15 Mayıs 2012

Sinir

Elimdeki playstation kolunu önümde duran televizyona aniden fırlattım. Kulaklarımdan dumanlar çıkıyordu. Nefes alışım değişmişti. Kol şiddetle televizyona çarptı ve sekerek hemen yanındaki sehpanın üstündeki vazoyu tuzla buz etti. Vazonun içindeki su, vazonun dibinde duran iPadi ve telefonu yıkadı. Üstlerine de çiçek motifi eklendi. İki aletin de ışığı anında söndü. Bu arada televizyon yerinde yalpalamaya devam ediyordu. Yanında duran playstationa biraz dokundu. Alet kendini uçurumun eşiğinde buldu. Tepetakla yere düştü. Yere düşünce insanın içini cız eden bir ses çıkardı. Ortadan ikiye ayrıldı. Televizyon hala yerinde slalom çizmeye devam ediyordu. En sonunda yer çekimine yenik düştü ve hemen arkasında bulunan pencerenin camına girdi. Çarpmanın etkisiyle cam komple yere inmişti. İçeriye soğuk hava girdi. Yerdeki playstationdan gelen çatırtılar kulak tırmalıyordu. Sehpanın üstünden, iPad ve telefon yolundan geçen su yavaş yavaş yere akıyordu. Kulaklarım kendine gelmişti, artık gözlerim yerinde değildi. Ayağa kalktım zor bela. İki rafı boş içki şişeleriyle dolu olan vitrine yöneldim. Bir hışımla sağ tarafından tutup yere çalacakken...!!!!!!!!


Bir an durdum, önce elimdeki playstation koluna baktım, sonra da televizyona. Derin derin nefes aldım, sakince kolu sehpaya bıraktım, odama gittim. İnsanın sakin kalabilmesi ne kadar güzel bir şey diye düşündüm.

6 Mayıs 2012

Kol düğmesi

Ağlayabilir miyim anne, diye sordum. Küçüktüm daha, izin isteyecek yaştaydım. Gözlerimden yaşlar akıyordu, yine de kıpkırmızı gözlerimle annemin vereceği cevabı bekliyordum. Cevap ne olursa olsun, sonuç değişmeyecek gibiydi. Ağla oğlum ağla, dedi. Yanında teyzem vardı. İkisi de hüngür hüngür ağlıyordu. Anneannem mutfaktaydı. Biz, üçümüz misafir odasında, bir çekyatın üstünde, televizyona bakarak ağlıyorduk. Barış Manço'nun tabutuna bakarak ağlıyorduk. Arkadaşları, Barış Manço'yu son yolculuğunda yalnız bırakmamıştı. Büyük bir kalabalık vardı. Arada sırada "Adam olacak çocuk" beliriyordu ekranda. Barış Manço'nun o güler yüzünü gördükçe biz daha da kendimizden geçiyor, daha da üzülüyorduk.

İki küçük kol düğmesi,
Bütün bir aşk hikayesi.
İki düğme iki ayrı kolda,
Bizim gibi ayrı yolda.

Demişti Barış Manço. Şarkıyı her dinlediğimde aklıma o taktığı koca koca yüzükler geliyordu. O yüzükleri, kol düğmesi sanıyordum. Kol düğmesi başka ne olabilirdi ki? Kola takılan düğme nasıl olsun?

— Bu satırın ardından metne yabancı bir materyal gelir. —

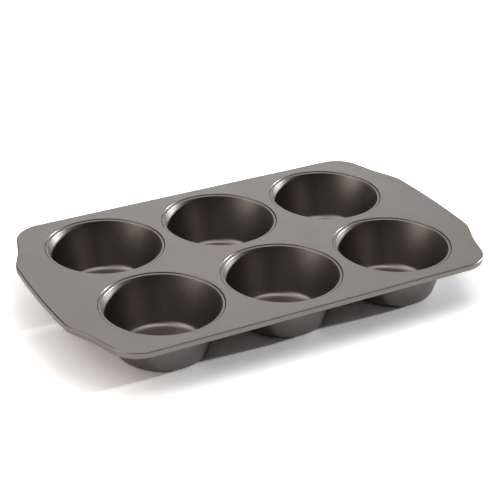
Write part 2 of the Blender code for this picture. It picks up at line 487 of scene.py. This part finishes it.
# %% Mix the coating
COAT_COLOUR = "#8c8884"
COAT_CLOUD_COLOUR = "#86827e"
COAT_METALLIC = 0.95
COAT_ROUGHNESS = 0.36
COAT_ROUGHNESS_SPREAD = 0.03
CLOUD_SIZE = 35.0 * MM
PEEL_SIZE = 0.9 * MM
SPECK_SIZE = 0.5 * MM
SPECK_CONTRAST = 0.06
PEEL_HEIGHT = 0.004 * MM


def spray_coat(tree, place):
    """The sprayed coat's clouded colour, its roughness and its orange peel, from the place on the piece."""
    cloud = add(tree, "ShaderNodeTexNoise", {"Vector": place, "Scale": 1 / CLOUD_SIZE, "Detail": 3.0})
    speck = add(tree, "ShaderNodeTexNoise", {"Vector": place, "Scale": 1 / SPECK_SIZE, "Detail": 1.0})
    peel = add(tree, "ShaderNodeTexNoise", {"Vector": place, "Scale": 1 / PEEL_SIZE, "Detail": 2.0})
    # Sockets 6 and 7 of a colour Mix are its two colours, and output 2 is the mixed one
    clouded = add(tree, "ShaderNodeMix", {
        0: cloud.outputs["Fac"], 6: linear(COAT_COLOUR), 7: linear(COAT_CLOUD_COLOUR)}, data_type="RGBA")
    speckled = add(tree, "ShaderNodeMapRange", {
        "Value": speck.outputs["Fac"], "To Min": 1.0 - SPECK_CONTRAST, "To Max": 1.0 + SPECK_CONTRAST})
    colour = add(tree, "ShaderNodeVectorMath", {
        0: clouded.outputs[2], "Scale": speckled.outputs["Result"]}, operation="SCALE")
    roughness = add(tree, "ShaderNodeMapRange", {
        "Value": cloud.outputs["Fac"],
        "To Min": COAT_ROUGHNESS - COAT_ROUGHNESS_SPREAD,
        "To Max": COAT_ROUGHNESS + COAT_ROUGHNESS_SPREAD})
    return colour.outputs["Vector"], roughness.outputs["Result"], peel.outputs["Fac"]


def coating_on_rolled_steel():
    material, tree = new_material("satin_release_coating_on_rolled_steel")
    place = add(tree, "ShaderNodeTexCoord").outputs["Object"]
    colour, roughness, peel = spray_coat(tree, place)
    relief = add(tree, "ShaderNodeBump", {"Height": peel, "Strength": 1.0, "Distance": PEEL_HEIGHT})
    shader = add(tree, "ShaderNodeBsdfPrincipled", {
        "Base Color": colour, "Roughness": roughness, "Metallic": COAT_METALLIC,
        "Normal": relief.outputs["Normal"]})
    add(tree, "ShaderNodeOutputMaterial", {"Surface": shader.outputs["BSDF"]})
    return material


deck.data.materials.append(coating_on_rolled_steel())
print("deck finish:", deck.data.materials[0].name)

# %% [markdown]
# ## The same coating on a drawn cup
#
# Drawing stretches the wall from top to bottom and leaves faint upright streaks, which the coat follows.
# They run down the wall, so they are a noise that changes quickly round the cup and hardly at all down it.
# The way round is taken from the unit circle and not from an angle, so that no seam shows where the angle
# starts again. Real streaks are about 0.4 mm wide, and they are drawn at 1.2 mm so that they show.

# %% Coat the cups
STREAK_WIDTH = 1.2 * MM
STREAK_LENGTH = 60.0 * MM
STREAK_HEIGHT = 0.006 * MM
STREAK_ROUGHNESS = 0.03
# The cups take their streaks from places up to this far apart in the noise, so that no two match
STREAK_SHIFT = 100.0


def draw_streaks(tree, place):
    """Noise that runs down the wall of a cup whose axis is the object's own."""
    flat = add(tree, "ShaderNodeVectorMath", {0: place, 1: (1.0, 1.0, 0.0)}, operation="MULTIPLY")
    way = add(tree, "ShaderNodeVectorMath", {0: flat.outputs["Vector"]}, operation="NORMALIZE")
    round_scale = NECK_RADIUS / STREAK_WIDTH
    around = add(tree, "ShaderNodeVectorMath", {
        0: way.outputs["Vector"], "Scale": round_scale}, operation="SCALE")
    down = add(tree, "ShaderNodeVectorMath", {
        0: place, 1: (0.0, 0.0, 1 / STREAK_LENGTH)}, operation="MULTIPLY")
    where = add(tree, "ShaderNodeVectorMath", {
        0: around.outputs["Vector"], 1: down.outputs["Vector"]}, operation="ADD")
    which_cup = add(tree, "ShaderNodeObjectInfo").outputs["Random"]
    shift = add(tree, "ShaderNodeMath", {0: which_cup, 1: STREAK_SHIFT}, operation="MULTIPLY")
    streaks = add(tree, "ShaderNodeTexNoise", {
        "Vector": where.outputs["Vector"], "W": shift.outputs["Value"], "Scale": 1.0, "Detail": 2.0},
        noise_dimensions="4D")
    return streaks.outputs["Fac"]


def coating_on_drawn_steel():
    material, tree = new_material("satin_release_coating_on_drawn_steel")
    place = add(tree, "ShaderNodeTexCoord").outputs["Object"]
    colour, roughness, peel = spray_coat(tree, place)
    streaks = draw_streaks(tree, place)
    streaked = add(tree, "ShaderNodeMapRange", {
        "Value": streaks, "To Min": -STREAK_ROUGHNESS, "To Max": STREAK_ROUGHNESS})
    drawn_roughness = add(tree, "ShaderNodeMath", {0: roughness, 1: streaked.outputs["Result"]})
    peel_relief = add(tree, "ShaderNodeBump", {"Height": peel, "Strength": 1.0, "Distance": PEEL_HEIGHT})
    relief = add(tree, "ShaderNodeBump", {
        "Height": streaks, "Strength": 1.0, "Distance": STREAK_HEIGHT,
        "Normal": peel_relief.outputs["Normal"]})
    shader = add(tree, "ShaderNodeBsdfPrincipled", {
        "Base Color": colour, "Roughness": drawn_roughness.outputs["Value"], "Metallic": COAT_METALLIC,
        "Normal": relief.outputs["Normal"]})
    add(tree, "ShaderNodeOutputMaterial", {"Surface": shader.outputs["BSDF"]})
    return material


cup_finish = coating_on_drawn_steel()
for cup in cups:
    cup.data.materials.append(cup_finish)
print("cup finish:", cup_finish.name)

# %% [markdown]
# ## Floor
#
# The pan stands on plain white card, which runs on under and behind it. Card is a matt surface, so a rough
# shader with no sheen is enough. More light would make it pure white but would bleach the pan too. Instead
# its colour is lifted for the rays that only look at it: straight from the camera, and less in the metal,
# where white is as far as it needs to go. A ray that has scattered off the card and then meets the metal
# finds it unlifted, so that the shadow under the pan stays dark. The card still throws light at the level
# of real card.

# %% Lay the floor
CARD_COLOUR = "#f0f2f6"
CARD_LIFT = 2.15
CARD_LIFT_IN_METAL = 1.42
CARD_FIBRE_SIZE = 1.5 * MM
CARD_FIBRE_HEIGHT = 0.02 * MM
CARD_RELIEF = 0.3
FLOOR_SIZE = 12.0
FLOOR_GAP = 0.02 * MM


def white_card():
    material, tree = new_material("matt_white_card")
    place = add(tree, "ShaderNodeTexCoord").outputs["Object"]
    fibre = add(tree, "ShaderNodeTexNoise", {"Vector": place, "Scale": 1 / CARD_FIBRE_SIZE, "Detail": 2.0})
    relief = add(tree, "ShaderNodeBump", {
        "Height": fibre.outputs["Fac"], "Strength": CARD_RELIEF, "Distance": CARD_FIBRE_HEIGHT})
    path = add(tree, "ShaderNodeLightPath")
    reflected = add(tree, "ShaderNodeMath", {
        0: path.outputs["Is Glossy Ray"], 1: path.outputs["Is Transmission Ray"]}, operation="MAXIMUM")
    # Diffuse Depth counts how often the ray has scattered off something matt, and under a half means never
    unscattered = add(tree, "ShaderNodeMath", {
        0: path.outputs["Diffuse Depth"], 1: 0.5}, operation="LESS_THAN")
    in_metal = add(tree, "ShaderNodeMath", {
        0: reflected.outputs["Value"], 1: unscattered.outputs["Value"]}, operation="MULTIPLY")
    lift_in_metal = add(tree, "ShaderNodeMath", {
        0: in_metal.outputs["Value"], 1: CARD_LIFT_IN_METAL - 1.0, 2: 1.0}, operation="MULTIPLY_ADD")
    lift = add(tree, "ShaderNodeMath", {
        0: path.outputs["Is Camera Ray"], 1: CARD_LIFT - 1.0, 2: lift_in_metal.outputs["Value"]},
        operation="MULTIPLY_ADD")
    colour = add(tree, "ShaderNodeVectorMath", {
        0: linear(CARD_COLOUR)[:3], "Scale": lift.outputs["Value"]}, operation="SCALE")
    surface = add(tree, "ShaderNodeBsdfDiffuse", {
        "Color": colour.outputs["Vector"], "Normal": relief.outputs["Normal"]})
    add(tree, "ShaderNodeOutputMaterial", {"Surface": surface.outputs["BSDF"]})
    return material


def lay_floor():
    card = bmesh.new()
    bmesh.ops.create_grid(card, x_segments=1, y_segments=1, size=FLOOR_SIZE / 2)
    mesh = bpy.data.meshes.new("white_card")
    card.to_mesh(mesh)
    card.free()
    floor = bpy.data.objects.new("white_card", mesh)
    floor.location.z = cad_low.z - FLOOR_GAP
    floor.data.materials.append(white_card())
    bpy.context.scene.collection.objects.link(floor)
    return floor


floor = lay_floor()
print("floor:", FLOOR_SIZE, "m square")

# %% [markdown]
# ## Light
#
# The coating is half a mirror, so what surrounds the pan shapes it as much as the lamp does. It stands among
# four soft panels. The deck mirrors the one behind it. The one low on the left lights the right-hand walls.
# The one high on the left and the one overhead draw the pale bow on the far corner of each floor. The side
# that the photographer stands on is dark, and that keeps the left walls dark. The panels could be boxes hung
# round the pan, but a few smooth spots on the sky have the same effect and no edges.

# %% Surround the pan with soft panels
ROOM_CARD_COLOUR = "#ffffff"
# Each panel: degrees round from +X, degrees up, sharpness, strength and colour
PANEL_BEHIND = (63.0, 23.0, 14.0, 1.5, "#fffefc")
PANEL_LOW_LEFT = (176.0, 12.0, 14.0, 2.5, "#fff3e8")
PANEL_HIGH_LEFT = (171.0, 53.0, 16.0, 2.6, "#fff9f2")
PANEL_OVERHEAD = (-4.0, 78.0, 18.0, 2.9, "#fffaf3")


def sky_way(around, height):
    """The direction of a point of the sky, from degrees anticlockwise from +X and up from the horizon."""
    around = math.radians(around)
    height = math.radians(height)
    return Vector((
        math.cos(around) * math.cos(height),
        math.sin(around) * math.cos(height),
        math.sin(height)))


def soft_panel(tree, way, panel):
    """Light of one panel: its full strength in its middle, falling smoothly away round it."""
    around, height, sharpness, strength, colour = panel
    nearness = add(tree, "ShaderNodeVectorMath", {
        0: way, 1: tuple(sky_way(around, height))}, operation="DOT_PRODUCT")
    apart = add(tree, "ShaderNodeMath", {0: nearness.outputs["Value"], 1: 1.0}, operation="SUBTRACT")
    steepness = add(tree, "ShaderNodeMath", {0: apart.outputs["Value"], 1: sharpness}, operation="MULTIPLY")
    spot = add(tree, "ShaderNodeMath", {0: steepness.outputs["Value"]}, operation="EXPONENT")
    full = tuple(channel * strength for channel in linear(colour)[:3])
    light = add(tree, "ShaderNodeVectorMath", {0: full, "Scale": spot.outputs["Value"]}, operation="SCALE")
    return light.outputs["Vector"]


def make_room():
    world = bpy.data.worlds.new("room_of_soft_panels")
    world.use_nodes = True
    tree = world.node_tree
    tree.nodes.clear()
    way = add(tree, "ShaderNodeTexCoord").outputs["Generated"]
    light = soft_panel(tree, way, PANEL_BEHIND)
    for panel in (PANEL_LOW_LEFT, PANEL_HIGH_LEFT, PANEL_OVERHEAD):
        both = add(tree, "ShaderNodeVectorMath", {0: light, 1: soft_panel(tree, way, panel)})
        light = both.outputs["Vector"]
    # Below the horizon the room is as white as the card, so the card has no visible end
    height = add(tree, "ShaderNodeSeparateXYZ", {"Vector": way}).outputs["Z"]
    below = add(tree, "ShaderNodeMath", {0: height, 1: 0.0}, operation="LESS_THAN")
    all_round = add(tree, "ShaderNodeMix", {
        0: below.outputs["Value"], 6: light, 7: linear(ROOM_CARD_COLOUR)}, data_type="RGBA")
    room = add(tree, "ShaderNodeBackground", {"Color": all_round.outputs[2], "Strength": 1.0})
    add(tree, "ShaderNodeOutputWorld", {"Surface": room.outputs["Background"]})
    bpy.context.scene.world = world


make_room()
print("sky:", bpy.context.scene.world.name)

# %% [markdown]
# ## Low lamp
#
# One white lamp stands far off to the right, a little in front and barely above the card. It lights the inner
# bends of the lips and the upper left wall of each cup, down to about a fifth of the depth. It shines under
# the front edge too, so the shadow has one sharp side along the feet of the cups and runs out long and pale
# to the left. A higher lamp would reach further down into the cups.

# %% Hang the low lamp
LAMP_ROUND = -4.7
LAMP_HEIGHT = 5.4
LAMP_STRENGTH = 4.6
LAMP_SPREAD = 2.5
LAMP_COLOUR = "#ffffff"


def hang_lamp():
    lamp = bpy.data.objects.new("low_lamp", bpy.data.lights.new("low_lamp", "SUN"))
    lamp.data.energy = LAMP_STRENGTH
    lamp.data.angle = math.radians(LAMP_SPREAD)
    lamp.data.color = linear(LAMP_COLOUR)[:3]
    lamp.rotation_euler = sky_way(LAMP_ROUND, LAMP_HEIGHT).to_track_quat("Z", "Y").to_euler()
    bpy.context.scene.collection.objects.link(lamp)
    return lamp


low_lamp = hang_lamp()
print("lamp:", low_lamp.name, "at", LAMP_HEIGHT, "degrees up")

# %% [markdown]
# ## Finish
#
# The render uses the Standard view transform, so colours show as they are written. The
# dressed pan must keep the size of the construction model.

# %% Finish
bpy.context.scene.view_settings.view_transform = "Standard"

Bi de kol düğmesi almak gerekir, dedi babam. Takım elbisemin içinde dik durmaya çalışarak başımı salladım. Evet ya alalım, dedim. Etrafımızda dört dönen satış elemanı hemen bir iki kol düğmesi kaptı, bize getirdi. Birini beğendik. Bunu da alıyoruz, dedik. Elemanın keyfi iyice yerine geldi. Alacağı primi düşünüyordu. Babam kasaya doğru yöneldi. Ben kol düğmelerini elime aldım. Aynaya gittim kendime son bir kez daha bakmak için. Şık bir takımın içinde, göz alıcı kol düğmelerim ile kendime bakıyordum. O an aklıma Barış Manço geldi. Adam oldum da kol düğmesi aldım Barış Abi, dedim. Aynadaki adamın gözleri dolmuştu.